Fair point, but isn't that an indication that there will be a judgement for the sake of punishing such people and rewards for those who remained steadfast? You think Allah is not angered by the injustices caused by man in front of him? His silence doesn't make him invisible.

Then go to your local masjid and find the active ladies in the community who everyone respects and trusts.

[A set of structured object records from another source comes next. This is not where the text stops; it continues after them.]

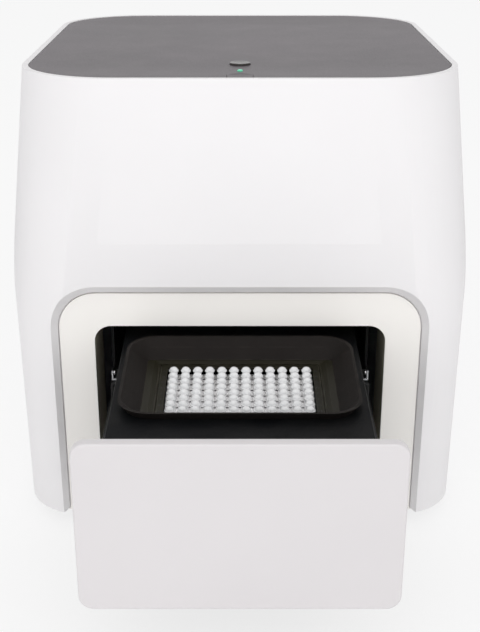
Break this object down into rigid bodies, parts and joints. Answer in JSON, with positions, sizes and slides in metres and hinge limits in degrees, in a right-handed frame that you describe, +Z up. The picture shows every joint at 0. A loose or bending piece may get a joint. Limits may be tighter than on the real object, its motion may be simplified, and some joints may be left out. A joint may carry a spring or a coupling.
{
  "type": "real-time pcr machine",
  "caption": "Bench thermal cycler with an off-white moulded housing, a motor-driven sample drawer, a heated lid, scanning optics, fans and a rear power inlet.",
  "frame": {"origin": "centre of the bounding box's bottom face, with the drawer open", "axes": "+Z up, the front with the drawer faces -Y, +X to the right seen from the front"},
  "size_m": [0.3538, 0.565, 0.3655],
  "materials": {
    "shell": "fine moulded texture, off-white",
    "fascia": "fine moulded texture, warm cream",
    "door": "fine moulded texture, off-white",
    "top_panel": "satin, dark grey",
    "button": "semi-gloss, near black",
    "light": "translucent green lens",
    "tunnel": "matte, olive grey",
    "drawer_black": "satin, black",
    "rim": "matte, brown black",
    "frame": "matte, dark olive",
    "tube": "frosted clear polypropylene",
    "aluminium": "machined",
    "sheet_steel": "zinc plated sheet",
    "black_steel": "black powder coat",
    "screw_steel": "ground",
    "brass": "turned",
    "rear_panel": "light grey powder coat",
    "inner_plastic": "black moulded",
    "white_ceramic": "matte, white",
    "board": "solder mask, green",
    "gear": "acetal, natural",
    "foot": "matte, black"
  },
  "bodies": {
    "chassis": {"housing_shell": "shell", "top_panel": "top_panel", "status_light": "light", "control_board": "board", "fascia": "fascia", "drawer_tunnel": "tunnel", "base_plate": "sheet_steel", "feet": "foot", "rear_panel": "rear_panel", "panel_screws": "screw_steel", "power_entry": "inner_plastic", "power_pins": "brass", "data_ports": "sheet_steel", "main_board": "board", "power_supply": "sheet_steel", "rear_fan_frame": "inner_plastic", "side_plates": "sheet_steel", "slide_outer_right": "sheet_steel", "slide_outer_left": "sheet_steel", "stepper_motors": "black_steel", "motor_bracket": "sheet_steel", "lid_posts": "screw_steel", "optics_deck": "sheet_steel", "end_brackets": "aluminium", "scan_rails": "screw_steel", "detector": "inner_plastic"},
    "drawer": {"drawer_tray": "black_steel", "drawer_cover": "drawer_black", "door_panel": "door", "door_carrier": "black_steel", "sample_rim": "rim", "block_frame": "frame", "sample_block": "aluminium", "tube_caps": "tube", "peltier_modules": "white_ceramic", "heat_sink": "aluminium", "block_brackets": "sheet_steel", "block_fan_frame": "inner_plastic", "drawer_rack": "gear", "slide_inner_right": "black_steel", "slide_inner_left": "black_steel"},
    "slide_middles": {"slide_middle_right": "sheet_steel", "slide_middle_left": "sheet_steel"},
    "pinion": {"drive_pinion": "gear"},
    "lid": {"heater_plate": "aluminium", "lid_insulator": "white_ceramic", "lid_carrier": "black_steel", "lid_nut": "brass"},
    "lid_lead_screw": {"lid_screw": "screw_steel"},
    "carriage": {"optics_carriage": "aluminium", "lens_bar": "inner_plastic", "light_module": "aluminium"},
    "scan_lead_screw": {"scan_screw": "screw_steel"},
    "wheel": {"filter_wheel": "aluminium"},
    "block_rotor": {"block_fan_rotor": "inner_plastic"},
    "rear_rotor": {"rear_fan_rotor": "inner_plastic"},
    "power_key": {"power_button": "button"},
    "drawer_key": {"drawer_button": "button"},
    "rocker": {"power_rocker": "button"}
  },
  "joints": [
    {"name": "drawer_slide", "type": "slide", "parent": "chassis", "child": "drawer", "axis": [0, 1, 0], "range_m": [0, 0.177]},
    {"name": "middle_slide", "type": "slide", "parent": "chassis", "child": "slide_middles", "axis": [0, 1, 0], "range_m": [0, 0.0886]},
    {"name": "pinion_spin", "type": "hinge", "parent": "chassis", "child": "pinion", "pos_m": [0.04, -0.0314, 0.03603], "axis": [-1, 0, 0], "range_deg": [0, 752]},
    {"name": "lid_slide", "type": "slide", "parent": "chassis", "child": "lid", "axis": [0, 0, -1], "range_m": [0, 0.0135]},
    {"name": "lid_screw_spin", "type": "hinge", "parent": "chassis", "child": "lid_lead_screw", "pos_m": [0, 0.0782, 0.2], "axis": [0, 0, 1], "range_deg": [0, 1216]},
    {"name": "carriage_slide", "type": "slide", "parent": "chassis", "child": "carriage", "axis": [1, 0, 0], "range_m": [-0.0495, 0.0495]},
    {"name": "scan_screw_spin", "type": "hinge", "parent": "chassis", "child": "scan_lead_screw", "pos_m": [0, 0.0062, 0.25], "axis": [-1, 0, 0], "range_deg": [-4456, 4456]},
    {"name": "wheel_spin", "type": "hinge", "parent": "chassis", "child": "wheel", "pos_m": [-0.1278, -0.0188, 0.262], "axis": [1, 0, 0], "continuous": true},
    {"name": "block_fan_spin", "type": "hinge", "parent": "drawer", "child": "block_rotor", "pos_m": [0, -0.1708, 0.07], "axis": [0, 0, 1], "continuous": true},
    {"name": "rear_fan_spin", "type": "hinge", "parent": "chassis", "child": "rear_rotor", "pos_m": [-0.05, 0.265, 0.168], "axis": [0, 1, 0], "continuous": true},
    {"name": "power_button_press", "type": "slide", "parent": "chassis", "child": "power_key", "axis": [0, -0.061, -0.9981], "range_m": [0, 0.0008], "stiffness_N_per_m": 500, "springref_m": -0.001},
    {"name": "drawer_button_press", "type": "slide", "parent": "chassis", "child": "drawer_key", "axis": [0, -0.061, -0.9981], "range_m": [0, 0.0008], "stiffness_N_per_m": 500, "springref_m": -0.001},
    {"name": "rocker_tilt", "type": "hinge", "parent": "chassis", "child": "rocker", "pos_m": [0.072, 0.2772, 0.076], "axis": [1, 0, 0], "range_deg": [0, 8]}
  ],
  "couplings": [
    {"joint": "middle_slide", "follows": "drawer_slide", "ratio": 0.5},
    {"joint": "pinion_spin", "follows": "drawer_slide", "rad_per_m": 74.074},
    {"joint": "lid_screw_spin", "follows": "lid_slide", "rad_per_m": 1570.8},
    {"joint": "scan_screw_spin", "follows": "carriage_slide", "rad_per_m": 1570.8}
  ]
}
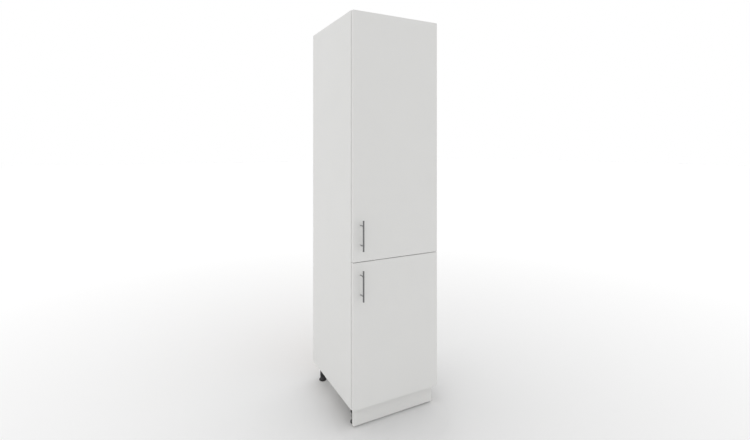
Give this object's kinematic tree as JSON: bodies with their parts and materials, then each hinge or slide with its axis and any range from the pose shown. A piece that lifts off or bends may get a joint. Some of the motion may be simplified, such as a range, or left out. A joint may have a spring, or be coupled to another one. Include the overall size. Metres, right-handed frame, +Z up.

and we might not like what the scholars say (same knowledge you're confused about) but it doesn't mean they're jahil and evil.... I mean you go to a science professor to learn science, same way to learn deen, you go to someone with knowledge, respect, humility; scholars. Listen to Shaykh Zaid Shakir, Hamza Yusuf, Shuaib Webb. all reverts who are very knowledgeable. I'm sure there are some alims in you area as well.

Re: I Want To Believe...

I think you need to go to scholars. Keep going until you find the right one.

Re: I Want To Believe...

Um........ do you not have any worldy engagements? How do you manage to find so much time to make rocket science of a religion which is meant to be really very simple for the whole humanity? As if the people distributing the copies/versions of Quran containing unbelieveably violent and stupid tafseers are not doing enough damage to turn the majority of jahil muslim followers so destructive?

Why can you not just keep it simple for yourself and for others?

I think the only thing you need to do is take some relaxants and utilize your 'over functional thinking processes to do something constructive for yourself, for other people around you and the country you live in. Be active & productive instead of always doubting faiths. Islam welcomes to ponder and reach a balance but if satan manages to drive you away by confusing you even more, it just means you need to relax and keep it very simple. Instead spend time on being productive for yourself and for others. That's also a noble way of serving the mankind and God in turn.